In order to enamor the public with his cause, the Apostle maximized the utilitarian function of writing and privileged communicative forms such as oratory and work in the press.

His journalistic practice contributed to the founding of modernism, but at the same time he pointed out the urgency and the hope of a modernity different from the one imposed under the imperial sign, where development has a price: the suffering of others.

Like the Great Semi referred to in the essay Our America, the National Hero watered, "seated on the back of the condor (...) through the romantic nations of the continent and the painful islands of the sea, the seed of the new America". He propagated his ideas from trenches such as Revista Universal and El Partido Liberal, in Mexico; La Opinión Nacional, in Caracas, and La Nación, in Buenos Aires.
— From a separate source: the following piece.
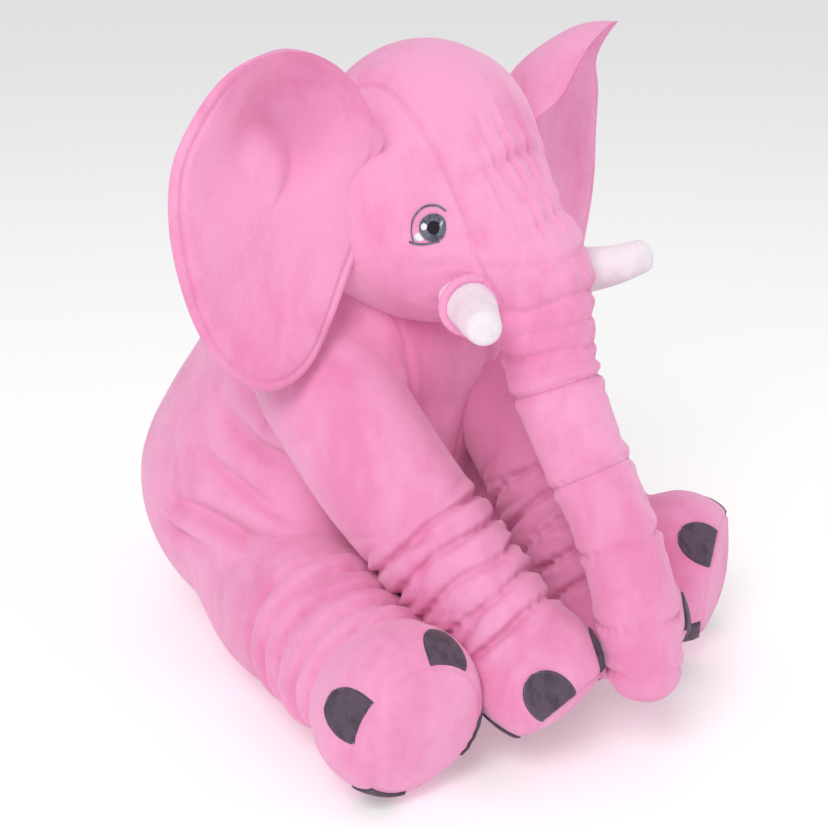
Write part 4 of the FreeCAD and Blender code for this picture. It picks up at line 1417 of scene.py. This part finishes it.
@dataclass
class Studio:
    """The pale floor, the soft lights and the camera."""

    wardrobe: Wardrobe
    target: tuple = (0.0, -0.12, 0.28)
    azimuth: float = -45.0
    elevation: float = 20.0
    distance: float = 1.5
    lens: float = 70.43
    shift: tuple = (0.018, -0.045)

    def lamp(self, name: str, place: tuple, size: float, power: float) -> None:
        """Hang one soft square lamp that looks at the elephant."""
        light = bpy.data.lights.new(name, "AREA")
        light.size, light.energy = size, power
        thing = bpy.data.objects.new(name, light)
        bpy.context.scene.collection.objects.link(thing)
        thing.location = place
        thing.rotation_euler = (Vector(self.target) - Vector(place)).to_track_quat("-Z", "Y").to_euler()

    def build(self) -> None:
        """Set the floor, the lights, the world and the camera."""
        scene = bpy.context.scene
        scene.view_settings.view_transform = "Standard"
        corners = 40.0 * np.array([(-1, -1, 0), (1, -1, 0), (1, 1, 0), (-1, 1, 0)])
        floor = mesh_object("floor", corners, [[0, 1, 2, 3]])
        plain = bpy.data.materials.new("pale_floor")
        plain.use_nodes = True
        surface = plain.node_tree.nodes["Principled BSDF"]
        surface.inputs["Base Color"].default_value = Tone.FLOOR.value
        surface.inputs["Roughness"].default_value = 0.8
        surface.inputs["Emission Color"].default_value = (1.0, 1.0, 1.0, 1.0)
        surface.inputs["Emission Strength"].default_value = 0.22
        floor.data.materials.append(plain)
        world = bpy.data.worlds.new("studio")
        world.use_nodes = True
        world.node_tree.nodes["Background"].inputs["Color"].default_value = (1.0, 0.99, 1.0, 1.0)
        world.node_tree.nodes["Background"].inputs["Strength"].default_value = 0.55
        scene.world = world
        self.lamp("key", (-1.9, -1.2, 2.3), 1.2, 38.0)
        self.lamp("fill", (1.4, -2.3, 1.4), 1.8, 10.0)
        self.lamp("top", (0.3, 0.6, 2.6), 1.6, 6.0)
        turn, rise = math.radians(self.azimuth), math.radians(self.elevation)
        back = Vector((math.sin(turn) * math.cos(rise), -math.cos(turn) * math.cos(rise), math.sin(rise)))
        camera = bpy.data.objects.new("camera", bpy.data.cameras.new("camera"))
        camera.data.lens = self.lens
        camera.data.shift_x, camera.data.shift_y = self.shift
        camera.location = Vector(self.target) + back * self.distance
        camera.rotation_euler = (-back).to_track_quat("-Z", "Y").to_euler()
        scene.collection.objects.link(camera)
        scene.camera = camera


def main() -> None:
    """Build every sub-assembly in order."""
    logging.basicConfig(level=logging.INFO, format="%(name)s: %(message)s")
    wardrobe = Wardrobe()
    needle = Needle(wardrobe)
    Studio(wardrobe).build()
    pieces = [Torso(wardrobe).build()]
    head = Head(wardrobe).build()
    pieces.append(head)
    skin = nearest_skin(head)
    for side in (1, -1):
        pieces += Eye(wardrobe, needle, side).build(skin)
        pieces += Tusk(wardrobe, side).build()
        pieces.append(Ear(wardrobe, side).build())
        for kind in LegKind:
            pieces += Leg(wardrobe, needle, kind, side).build()
    pieces += Trunk(wardrobe).build()
    pieces += Tail(wardrobe).build()
    for piece in pieces:
        LOG.info("%s: %d faces", piece.name, len(piece.data.polygons))


if __name__ == "__main__":
    main()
In New York, inside the bowels of the monster, he continued his efforts to liberate man -immediately in his native country and in Puerto Rico-, in addition to his commitment to spiritual communion and the indigenous progress of Latin America and to planetary balance in the face of the emergence of a power ready to achieve hegemony by any means.

Patria, published for the first time on March 14, 1892, and considered by the scholar Pedro Pablo Rodriguez, "the apotheosis of the journalistic integrity of the Cuban leader", became the official organ of the Cuban Revolutionary Party and spread its program, its bases and purposes, to convince about its struggle through combat and propaganda texts.

There, Martí ventured into the direction and reduced his activity as an exceptional chronicler in favor of opinion articles and editorials, without any concession to his literary gifts. He turned those pages into an open window to the elements of the Cuban identity that mobilized the pride of his people.

The Apostle assumed, beyond the limits, his original conception of the word, female of the act, and fertilized it with the sweat of his existence and with the death he offers to those who fight for life.

Since 1992, the Cuban press family celebrates its day every March 14. That date marks a commitment, a course: to get closer and closer to the embrace of the homeland from journalism.